Rispetto a tale passaggio, del pronunciamento del Tribunale adito, la ricorrente Impresa di Assicurazione asseriva – tra le altre eccezioni – che “la Corte di merito avrebbe disatteso anche i criteri di interpretazione oggettiva e conservativa del contratto, poiché, alla luce disposizioni regolamentari adottate dall’Isvap sin dal 1991, le imprese di assicurazioni non possono assumere garanzie autonome, non essendo, altrimenti, in condizione di ponderare il rischio assicurativo e di neutralizzarlo mediante il procedimento tecnico assicurativo…”.
L’osservazione del ricorrente è respinta dalla Suprema corte con un passaggio che oltre ad essere dirimente assume un rilievo importante al quale dedicheremo in successione la dovuta attenzione.
Alla contestazione mossa dai legali del ricorrente la S.C. replica “… è escluso che il divieto per le imprese assicurative di compiere attività estranee al ramo assicurativo in senso proprio determini automaticamente la nullità dei contratti di garanzia autonoma eventualmente stipulati. Le restrizioni all’autonomia negoziale delle imprese assicurative sono volte a “non dilatare eccessivamente l’area del rischio imprenditoriale cui tali imprese sono esposte”, non agendo come limiti alla stessa capacità di agire della impresa, volendosi impedire lo stravolgimento dell’esercizio della impresa assicurativa, tale che l’attività extrassicurativa, per dimensioni, obiettivi e carattere di “sistematicità” delle operazioni offerte sul mercato ad una clientela indifferenziata, venga a “rivestire le sembianze di un’attività di tipo finanziario, che comporterebbe l’assunzione di un rischio d’impresa ulteriore e diverso da quello assicurativo”. Non è preluso, invece, il compimento di singoli atti negoziali non riconducibili all’esercizio del ramo assicurativo, purché ciò non si traduca in una sistematica attività implicante l’assunzione di un rischio imprenditoriale indipendente ed estremo rispetto a quello tipico dell’assicuratore (Cass. s.u. 30174/2011; Cass. 9475/2014; Cass. 20107/2015; Cass. 28319/2017), evenienza quest’ultima, neppure dedotta in giudizio da parte della società garante”.

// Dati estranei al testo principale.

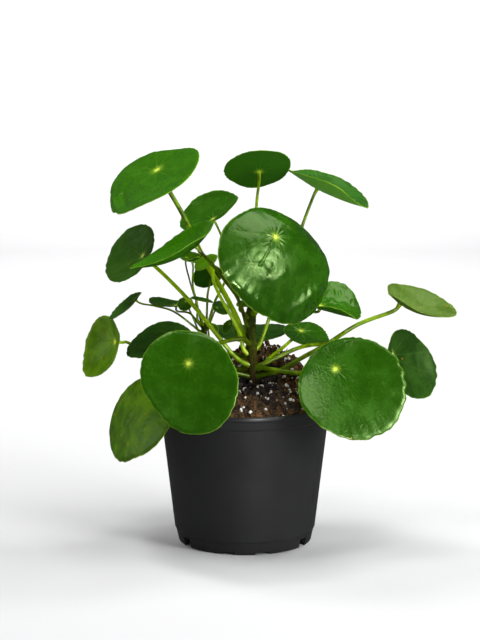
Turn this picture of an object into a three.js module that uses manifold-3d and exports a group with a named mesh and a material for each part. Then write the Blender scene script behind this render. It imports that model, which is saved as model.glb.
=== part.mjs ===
// A potted pilea: a round-leaved house plant in a black nursery pot.
// Millimetres, +Z up. The origin is the centre of the pot's underside, and -Y is the front.
import * as THREE from 'three';
import { mergeVertices } from 'three/addons/utils/BufferGeometryUtils.js';
import Module from 'manifold-3d';

const wasm = await Module();
wasm.setup();

// Pot: an azalea pot with a raised collar, a foot ring and a floor held clear of the ground.
const POT_HEIGHT = 122.5;
const RIM_RADIUS = 76;
const COLLAR_BOTTOM = 111;
const COLLAR_RADIUS = 73.9;
const BODY_TOP_RADIUS = 72.9;
const BODY_FOOT_RADIUS = 61.3;
const STEP_HEIGHT = 11.8;
const STEP_RADIUS = 60.4;
const FOOT_RADIUS = 58;
const WALL = 1.5;
const FLOOR_UNDERSIDE = 3;
const FLOOR_TOP = 5;
const PAD_RADIUS = 14;
const PAD_BEVEL = 1;
const FOOT_RING = { width: 2, bevel: 0.5 };
const STEP_RISE = 1;
const LIP = { height: 3.6, skirt: 0.9, inset: 1.1, bevel: 0.8, crown: 0.6, inside: 0.5 };
const COLLAR_BEVEL = { below: 0.5, above: 0.3, inside: 1.5 };
const FLOOR_FILLET = 1;
const POT_SIDES = 48;
const FOOT_CUT = { depth: 12, outside: 5, below: 1 };
const SLOT = { width: 10, height: 8, angles: [-58, 58, 122, -122] };
const FOOT_NOTCHES = { height: 2.3, width: 13, angles: [-15, 15, 165, -165] };

// Soil: heaped well above the rim, highest behind the trunk, with a hollow round the trunk's foot.
const GAP = 0.3;
const SOIL_EDGE = 118.5;
const SOIL_HEAP = { x: 16, y: 26, rise: 33, reach: 55 };
const SOIL_SHOULDER = 14;
const SOIL_HOLLOW = { x: 7, y: -21, depth: 9, reach: 15 };
const CRUMB = 0.9;
const SOIL_ROUNDING = 6;
const FLOOR_CLEARANCE = 1.2;
const SOIL_SIDES = 56;
const SOIL_RINGS = 11;
const RING_SPREAD = 0.9;
const STEM_HOLE_LENGTH = 60;

// Leaves: each is a round blade held a little off its centre by a long petiole.
const BLADE_THICKNESS = 0.9;
const SMALL_THICKNESS = 0.8;
const EDGE_SCALLOP = 0.008;
const EDGE_RIPPLE = 0.018;
const LARGE_RADIUS = 24;
const MESHES = {
  large: { sides: 32, shares: [0.4, 0.75, 1] },
  medium: { sides: 24, shares: [0.55, 1] },
  young: { sides: 16, shares: [0.55, 1] },
};
const STEM_STEPS = 14;
const PETIOLE = { sides: 6, leave: 2, rise: 0.4, neck: 3, stepLength: 9, fewest: 6, most: 14 };

const MERGE_DISTANCE = 1e-4;

const rad = THREE.MathUtils.degToRad;
const point = ([x, y, z]) => new THREE.Vector3(x, y, z);

const materials = {
  pot: new THREE.MeshStandardMaterial({ color: 0x2a2a2c, roughness: 0.45, metalness: 0 }),
  soil: new THREE.MeshStandardMaterial({ color: 0x3b2515, roughness: 0.95, metalness: 0 }),
  trunk: new THREE.MeshStandardMaterial({ color: 0x4d5216, roughness: 0.7, metalness: 0 }),
  blade: new THREE.MeshStandardMaterial({ color: 0x2f6a0c, roughness: 0.35, metalness: 0 }),
  shaded: new THREE.MeshStandardMaterial({ color: 0x2a4d1c, roughness: 0.4, metalness: 0 }),
  pale: new THREE.MeshStandardMaterial({ color: 0x5a8206, roughness: 0.4, metalness: 0 }),
  petiole: new THREE.MeshStandardMaterial({ color: 0x86a81a, roughness: 0.45, metalness: 0 }),
};

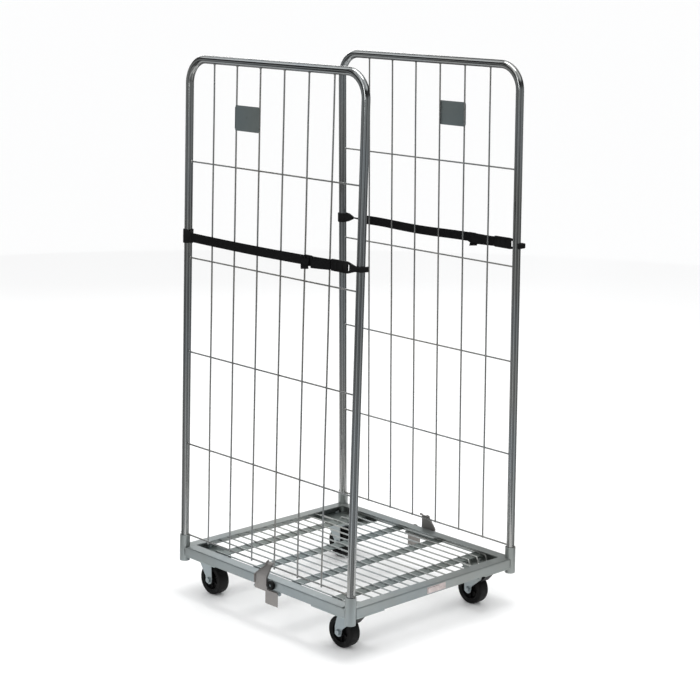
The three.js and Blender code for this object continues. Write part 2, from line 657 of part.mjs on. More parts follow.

La riproposizione integrale del passaggio della sentenza in parola risulta essere fondamentale per le conclusioni che andiamo a proporre sulla scorta di tale disposizione. La circolare Isvap 162 del 1991, come detto in precedenza, è il testo al quale fanno riferimento e devono obbligatoriamente attenersi tutti gli operatori del settore. In questa occasione viene utilizzata – inutilmente – come difesa da parte dell’impresa per circoscrivere la portata della garanzia fideiussoria: difatti la S.C. ritiene che tale prescrizione possa essere superata. Infatti il dispositivo afferma chiaramente che la strategia dell’impresa, “purché non si traduca in sistematica attività” possa superare il limite imposto dalla Circolare (normativa secondaria) adottata dal Regolatore.
L’occasione è opportuna per una approfondita riflessione che sta interessando il ramo. Il mercato è ormai saldamente orientato sul concetto della “garanzia autonoma”, che in determinati ambiti è da considerarsi una regola (e non una deroga).
Tale concetto, per altri effetti, ha trovato accoglienza anche nella giustizia di merito che si è ormai chiaramente orientata su un principio assorbente che lascia prevalere l’interpretazione incline a ritenere la garanzia “autonoma” anche in presenza della semplice rinuncia agli effetti del 1944 c.c.
Di fronte a tali evidenze si impone una riflessione approfondita. Sarebbe auspicabile un intervento del regolatore, volto ad aggiornare l’approccio a tale tipologia di garanzie?
Oppure, alla luce del principio affermato dall’IVASS, secondo il quale “le imprese di assicurazioni non possono assumere garanzie autonome, non essendo, altrimenti, in condizione di ponderare il rischio assicurativo e di neutralizzarlo mediante il procedimento tecnico assicurativo…” è preferibile evitarlo?